What you need to do ▸
Output the data exactly, with every line intact.

Data section ▸
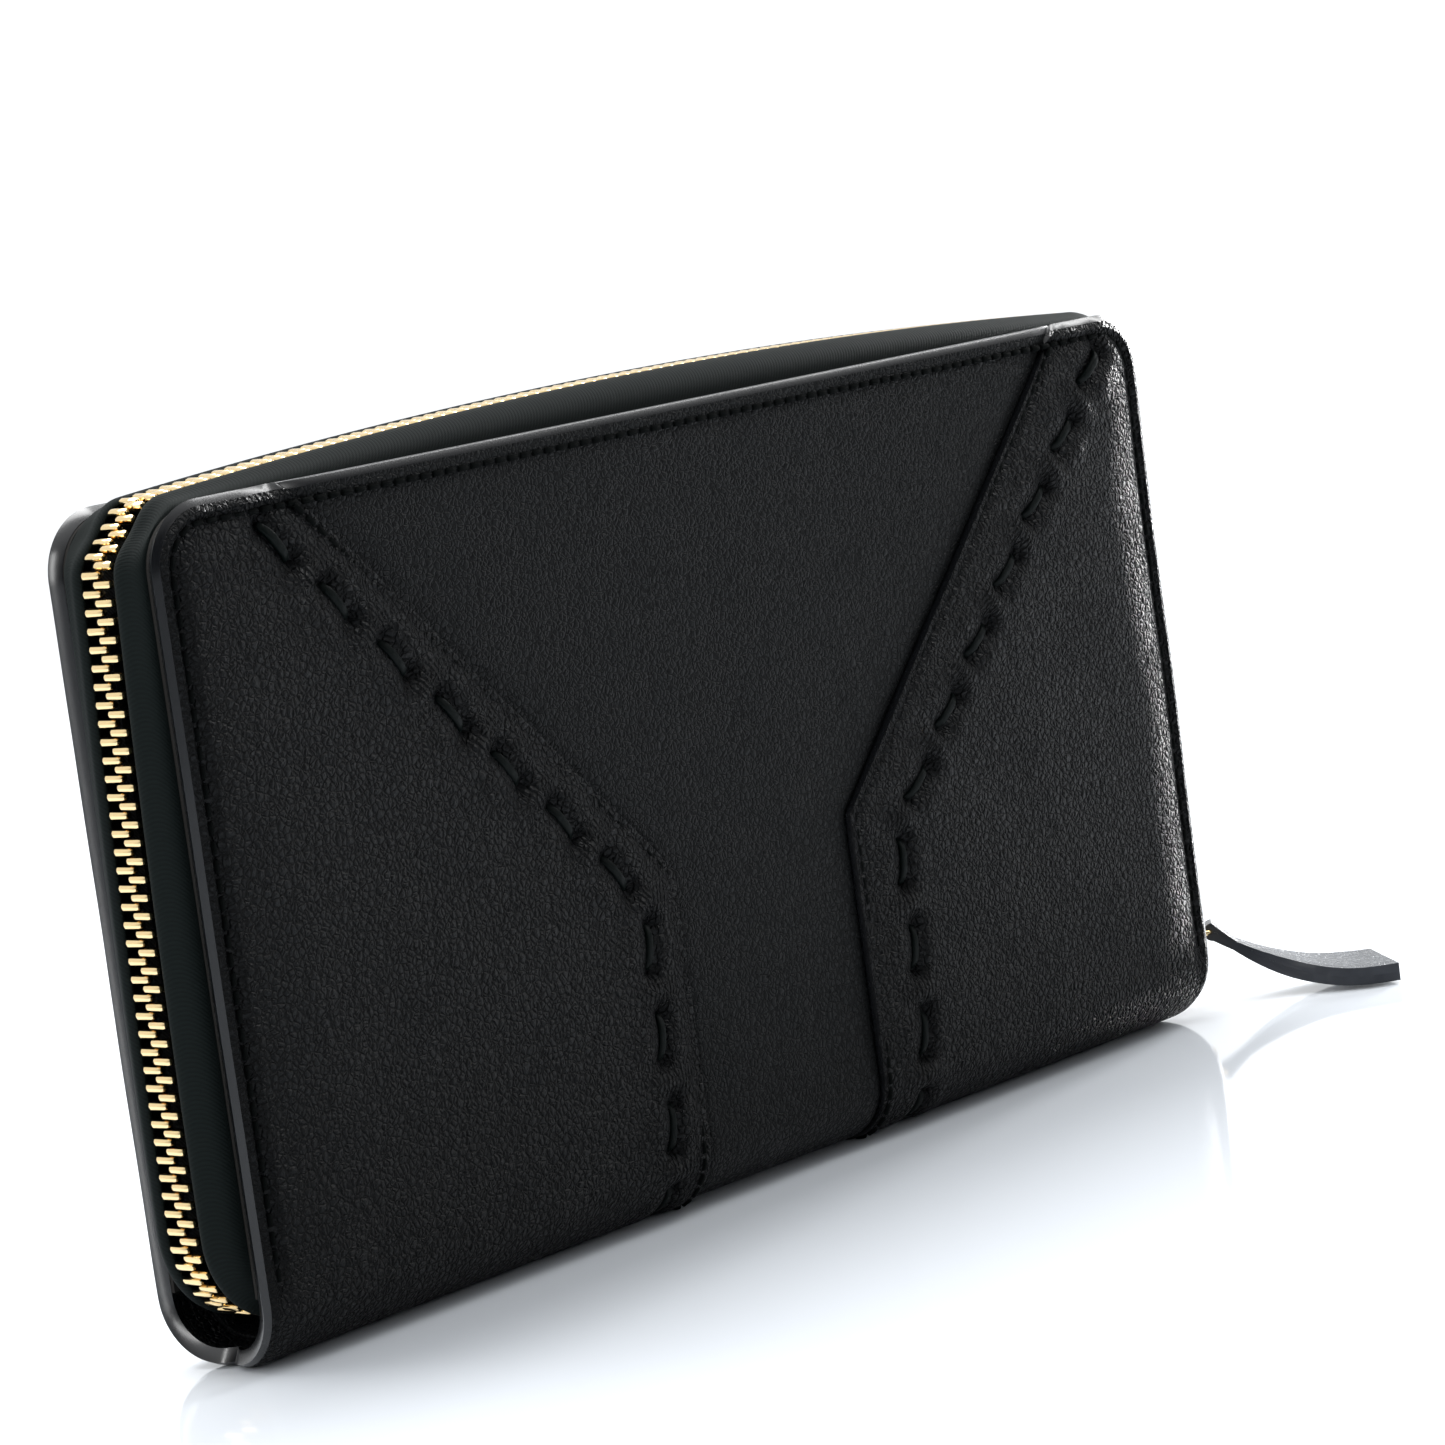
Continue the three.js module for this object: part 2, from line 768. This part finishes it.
// The half round of the strap behind the ring's wire.
function strapLoop() {
  const { point, along } = strapLine(0);
  const outer = loopHole + strapLayer + layerGap / 2;
  const inner = loopHole + layerGap / 2;
  const rings = [];
  for (let k = 0; k <= circleSteps; k += 1) {
    const angle = Math.PI * (k / circleSteps);
    const ring = [[1, inner], [-1, inner], [-1, outer], [1, outer]].map(([lean, radius]) => {
      const back = -radius * Math.sin(angle) - fitGap;
      const half = (lean * strapNeckWidth) / 2;
      return new THREE.Vector3(
        point.x + back * along.x - half * along.y,
        point.y + back * along.y + half * along.x,
        sliderMiddle + radius * Math.cos(angle) + half * strapTilt,
      );
    });
    rings.push(ring);
  }
  return loft(rings);
}

function buildPull() {
  add('slider_body', sliderBody(), brass);
  add('pull_ring', pullRing(), brass);
  add('pull_loop', strapLoop(), strapLeather);
  add('pull_strap_top', strapLayerBody(1), strapLeather);
  add('pull_strap_under', strapLayerBody(-1), strapLeather);
}

// ---------------------------------------------------------------------------
// Coin pocket
// ---------------------------------------------------------------------------

const coinOuter = coinInnerHalf + coinWall;
const coinPlane = (coinInnerHalf + coinOuter) / 2;

function buildCoinWalls() {
  const left = -coinHalfLength;
  const right = coinHalfLength;
  const low = coinZipHeight - coinZipOpening;
  const high = coinZipHeight + coinZipOpening;
  const wall = (bottom, top, side) => (
    plate(rectangle(left, right, bottom, top), side, coinOuter, coinInnerHalf)
  );
  add('coin_wall_front', wall(coinBottom, low, -1), pocketLeather);
  add('coin_wall_top_band', wall(high, coinTop, -1), pocketLeather);
  add('coin_wall_back', wall(coinBottom, coinTop, 1), pocketLeather);
  const inside = coinInnerHalf - fitGap;
  const ends = coinHalfLength - coinEdge - fitGap;
  const seam = (a, b, c, d) => block([a, -inside, c], [b, inside, d]);
  add('coin_bottom', seam(-ends, ends, coinBottom, coinBottom + coinEdge), liningFabric);
  add('coin_top', seam(-ends, ends, coinTop - coinEdge, coinTop), liningFabric);
  add('coin_side_left', seam(left, left + coinEdge, coinBottom, coinTop), liningFabric);
  add('coin_side_right', seam(right - coinEdge, right, coinBottom, coinTop), liningFabric);
}

// The tapes lie behind the wall's two edges, and the teeth stand on their facing edges.
function buildCoinZip() {
  const half = coinHalfLength - coinEdge - fitGap;
  const outer = coinInnerHalf - fitGap / 2;
  const tapeEdge = coinSlot + coinToothLength + fitGap / 2;
  const tape = (bottom, top) => (
    plate(rectangle(-half, half, bottom, top), -1, outer, outer - coinTape)
  );
  const low = coinZipHeight - coinZipOpening - coinTapeLap;
  const high = coinZipHeight + coinZipOpening + coinTapeLap;
  add('coin_tape_lower', tape(low, coinZipHeight - tapeEdge), tapeFabric);
  add('coin_tape_upper', tape(coinZipHeight + tapeEdge, high), tapeFabric);
  const reach = half - 2 * coinStopLength;
  const depth = coinPlane + coinToothHalf;
  const shallow = coinPlane - coinToothHalf;
  const teeth = (bottom, top, name) => {
    const shape = rectangle(-reach, reach, bottom, top);
    add(name, plate(shape, -1, depth, shallow), brass);
  };
  const near = coinSlot;
  const far = coinSlot + coinToothLength;
  teeth(coinZipHeight - far, coinZipHeight - near, 'coin_teeth_lower');
  teeth(coinZipHeight + near, coinZipHeight + far, 'coin_teeth_upper');
  for (const [name, hand] of [['coin_stop_left', -1], ['coin_stop_right', 1]]) {
    const ends = [hand * (reach + fitGap), hand * (reach + fitGap + coinStopLength)];
    const shape = rectangle(
      Math.min(...ends),
      Math.max(...ends),
      coinZipHeight - far,
      coinZipHeight + far,
    );
    add(name, plate(shape, -1, depth, shallow), brass);
  }
}

const coinSliderX = -(coinHalfLength - coinEdge - 2 * coinStopLength - coinSliderLength);
const coinFace = coinPlane + coinToothHalf + turnGap / 2;

// The slider's two plates, the post that joins them between the rows, and the pull's pin.
function coinSlider() {
  const half = coinSliderLength / 2;
  const at = (reach, outer, inner) => {
    const shape = rectangle(
      coinSliderX - half,
      coinSliderX + half,
      coinZipHeight - reach,
      coinZipHeight + reach,
    );
    return solid(plate(shape, -1, outer, inner));
  };
  const back = coinPlane - coinToothHalf - turnGap / 2;
  const inner = at(coinSlot + coinToothLength - fitGap, back, back - coinSliderPlate / 2);
  const outer = at(coinSliderHalfWidth, coinFace + coinSliderPlate, coinFace);
  const postShape = rectangle(
    coinSliderX - half,
    coinSliderX - half / 2,
    coinZipHeight - coinPostHalf,
    coinZipHeight + coinPostHalf,
  );
  const middle = coinFace + coinSliderPlate / 2;
  const post = solid(plate(postShape, -1, middle, back - coinSliderPlate / 4));
  const pin = new THREE.CylinderGeometry(coinPinRadius, coinPinRadius, 1, circleSteps);
  pin.translate(coinSliderX, -middle - 1 / 2, coinZipHeight);
  return fromSolid(outer.add(inner).add(post).add(solid(pin)));
}

// A flat tab with an eye, hanging on the pin.
function coinPull() {
  const shape = new THREE.Shape();
  const half = coinPullWidth / 2;
  const foot = coinZipHeight - coinPullLength;
  shape.absarc(coinSliderX, coinZipHeight, half, 0, Math.PI);
  shape.lineTo(coinSliderX - half, foot + half);
  shape.absarc(coinSliderX, foot + half, half, Math.PI, 2 * Math.PI);
  const eye = new THREE.Path();
  eye.absarc(coinSliderX, coinZipHeight, coinPullHole, 0, 2 * Math.PI, true);
  shape.holes.push(eye);
  const inner = coinFace + coinSliderPlate + fitGap;
  return plate(shape, -1, inner + coinSliderPlate * 0.7, inner);
}

// ---------------------------------------------------------------------------
// The wallet
// ---------------------------------------------------------------------------

buildCover('back', 1);
buildCover('front', -1);
buildSpine();
add('gusset_left', gusset(-1), liningFabric);
add('gusset_right', gusset(1), liningFabric);
buildCoinWalls();
buildCoinZip();
add('coin_slider', coinSlider(), brass);
add('coin_pull', coinPull(), brass);
buildPull();

export default wallet;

Problem solution ▸
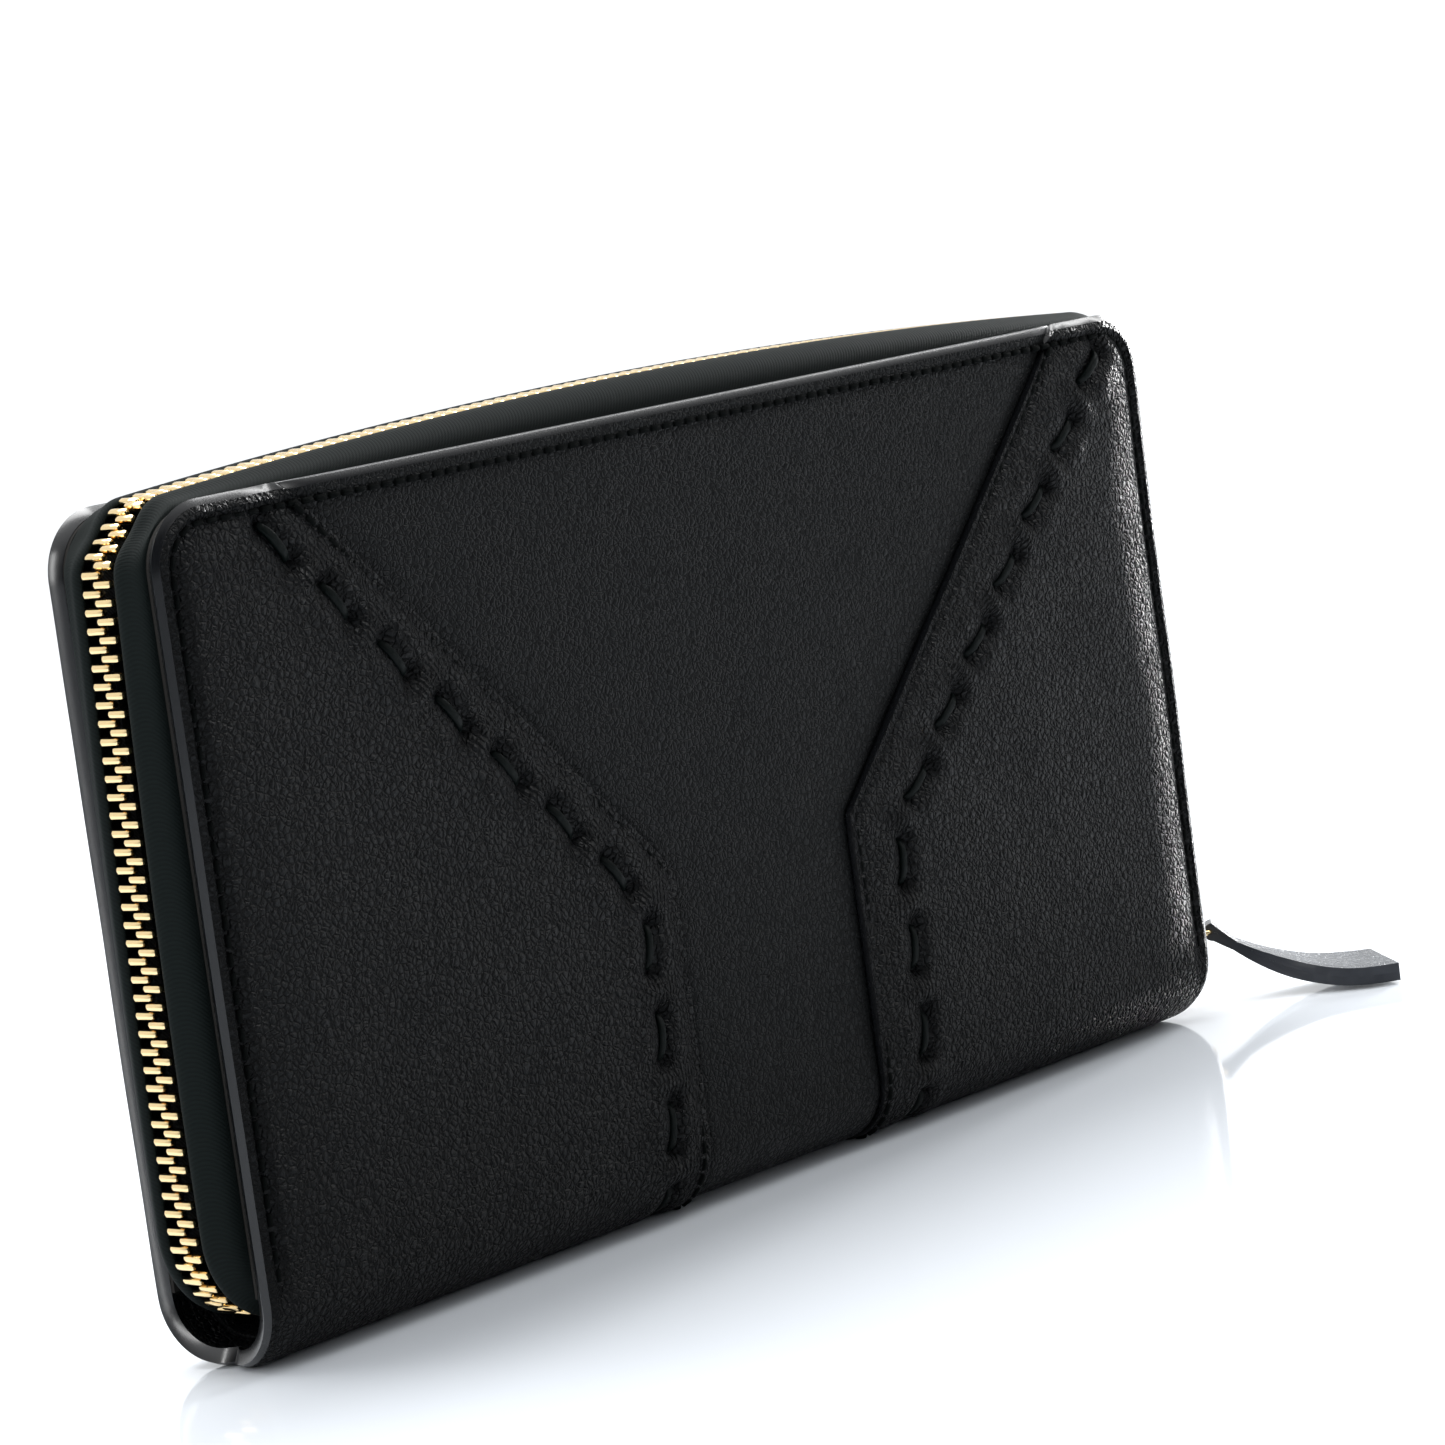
Continue the three.js module for this object: part 2, from line 768. This part finishes it.
// The half round of the strap behind the ring's wire.
function strapLoop() {
  const { point, along } = strapLine(0);
  const outer = loopHole + strapLayer + layerGap / 2;
  const inner = loopHole + layerGap / 2;
  const rings = [];
  for (let k = 0; k <= circleSteps; k += 1) {
    const angle = Math.PI * (k / circleSteps);
    const ring = [[1, inner], [-1, inner], [-1, outer], [1, outer]].map(([lean, radius]) => {
      const back = -radius * Math.sin(angle) - fitGap;
      const half = (lean * strapNeckWidth) / 2;
      return new THREE.Vector3(
        point.x + back * along.x - half * along.y,
        point.y + back * along.y + half * along.x,
        sliderMiddle + radius * Math.cos(angle) + half * strapTilt,
      );
    });
    rings.push(ring);
  }
  return loft(rings);
}

function buildPull() {
  add('slider_body', sliderBody(), brass);
  add('pull_ring', pullRing(), brass);
  add('pull_loop', strapLoop(), strapLeather);
  add('pull_strap_top', strapLayerBody(1), strapLeather);
  add('pull_strap_under', strapLayerBody(-1), strapLeather);
}

// ---------------------------------------------------------------------------
// Coin pocket
// ---------------------------------------------------------------------------

const coinOuter = coinInnerHalf + coinWall;
const coinPlane = (coinInnerHalf + coinOuter) / 2;

function buildCoinWalls() {
  const left = -coinHalfLength;
  const right = coinHalfLength;
  const low = coinZipHeight - coinZipOpening;
  const high = coinZipHeight + coinZipOpening;
  const wall = (bottom, top, side) => (
    plate(rectangle(left, right, bottom, top), side, coinOuter, coinInnerHalf)
  );
  add('coin_wall_front', wall(coinBottom, low, -1), pocketLeather);
  add('coin_wall_top_band', wall(high, coinTop, -1), pocketLeather);
  add('coin_wall_back', wall(coinBottom, coinTop, 1), pocketLeather);
  const inside = coinInnerHalf - fitGap;
  const ends = coinHalfLength - coinEdge - fitGap;
  const seam = (a, b, c, d) => block([a, -inside, c], [b, inside, d]);
  add('coin_bottom', seam(-ends, ends, coinBottom, coinBottom + coinEdge), liningFabric);
  add('coin_top', seam(-ends, ends, coinTop - coinEdge, coinTop), liningFabric);
  add('coin_side_left', seam(left, left + coinEdge, coinBottom, coinTop), liningFabric);
  add('coin_side_right', seam(right - coinEdge, right, coinBottom, coinTop), liningFabric);
}

// The tapes lie behind the wall's two edges, and the teeth stand on their facing edges.
function buildCoinZip() {
  const half = coinHalfLength - coinEdge - fitGap;
  const outer = coinInnerHalf - fitGap / 2;
  const tapeEdge = coinSlot + coinToothLength + fitGap / 2;
  const tape = (bottom, top) => (
    plate(rectangle(-half, half, bottom, top), -1, outer, outer - coinTape)
  );
  const low = coinZipHeight - coinZipOpening - coinTapeLap;
  const high = coinZipHeight + coinZipOpening + coinTapeLap;
  add('coin_tape_lower', tape(low, coinZipHeight - tapeEdge), tapeFabric);
  add('coin_tape_upper', tape(coinZipHeight + tapeEdge, high), tapeFabric);
  const reach = half - 2 * coinStopLength;
  const depth = coinPlane + coinToothHalf;
  const shallow = coinPlane - coinToothHalf;
  const teeth = (bottom, top, name) => {
    const shape = rectangle(-reach, reach, bottom, top);
    add(name, plate(shape, -1, depth, shallow), brass);
  };
  const near = coinSlot;
  const far = coinSlot + coinToothLength;
  teeth(coinZipHeight - far, coinZipHeight - near, 'coin_teeth_lower');
  teeth(coinZipHeight + near, coinZipHeight + far, 'coin_teeth_upper');
  for (const [name, hand] of [['coin_stop_left', -1], ['coin_stop_right', 1]]) {
    const ends = [hand * (reach + fitGap), hand * (reach + fitGap + coinStopLength)];
    const shape = rectangle(
      Math.min(...ends),
      Math.max(...ends),
      coinZipHeight - far,
      coinZipHeight + far,
    );
    add(name, plate(shape, -1, depth, shallow), brass);
  }
}

const coinSliderX = -(coinHalfLength - coinEdge - 2 * coinStopLength - coinSliderLength);
const coinFace = coinPlane + coinToothHalf + turnGap / 2;

// The slider's two plates, the post that joins them between the rows, and the pull's pin.
function coinSlider() {
  const half = coinSliderLength / 2;
  const at = (reach, outer, inner) => {
    const shape = rectangle(
      coinSliderX - half,
      coinSliderX + half,
      coinZipHeight - reach,
      coinZipHeight + reach,
    );
    return solid(plate(shape, -1, outer, inner));
  };
  const back = coinPlane - coinToothHalf - turnGap / 2;
  const inner = at(coinSlot + coinToothLength - fitGap, back, back - coinSliderPlate / 2);
  const outer = at(coinSliderHalfWidth, coinFace + coinSliderPlate, coinFace);
  const postShape = rectangle(
    coinSliderX - half,
    coinSliderX - half / 2,
    coinZipHeight - coinPostHalf,
    coinZipHeight + coinPostHalf,
  );
  const middle = coinFace + coinSliderPlate / 2;
  const post = solid(plate(postShape, -1, middle, back - coinSliderPlate / 4));
  const pin = new THREE.CylinderGeometry(coinPinRadius, coinPinRadius, 1, circleSteps);
  pin.translate(coinSliderX, -middle - 1 / 2, coinZipHeight);
  return fromSolid(outer.add(inner).add(post).add(solid(pin)));
}

// A flat tab with an eye, hanging on the pin.
function coinPull() {
  const shape = new THREE.Shape();
  const half = coinPullWidth / 2;
  const foot = coinZipHeight - coinPullLength;
  shape.absarc(coinSliderX, coinZipHeight, half, 0, Math.PI);
  shape.lineTo(coinSliderX - half, foot + half);
  shape.absarc(coinSliderX, foot + half, half, Math.PI, 2 * Math.PI);
  const eye = new THREE.Path();
  eye.absarc(coinSliderX, coinZipHeight, coinPullHole, 0, 2 * Math.PI, true);
  shape.holes.push(eye);
  const inner = coinFace + coinSliderPlate + fitGap;
  return plate(shape, -1, inner + coinSliderPlate * 0.7, inner);
}

// ---------------------------------------------------------------------------
// The wallet
// ---------------------------------------------------------------------------

buildCover('back', 1);
buildCover('front', -1);
buildSpine();
add('gusset_left', gusset(-1), liningFabric);
add('gusset_right', gusset(1), liningFabric);
buildCoinWalls();
buildCoinZip();
add('coin_slider', coinSlider(), brass);
add('coin_pull', coinPull(), brass);
buildPull();

export default wallet;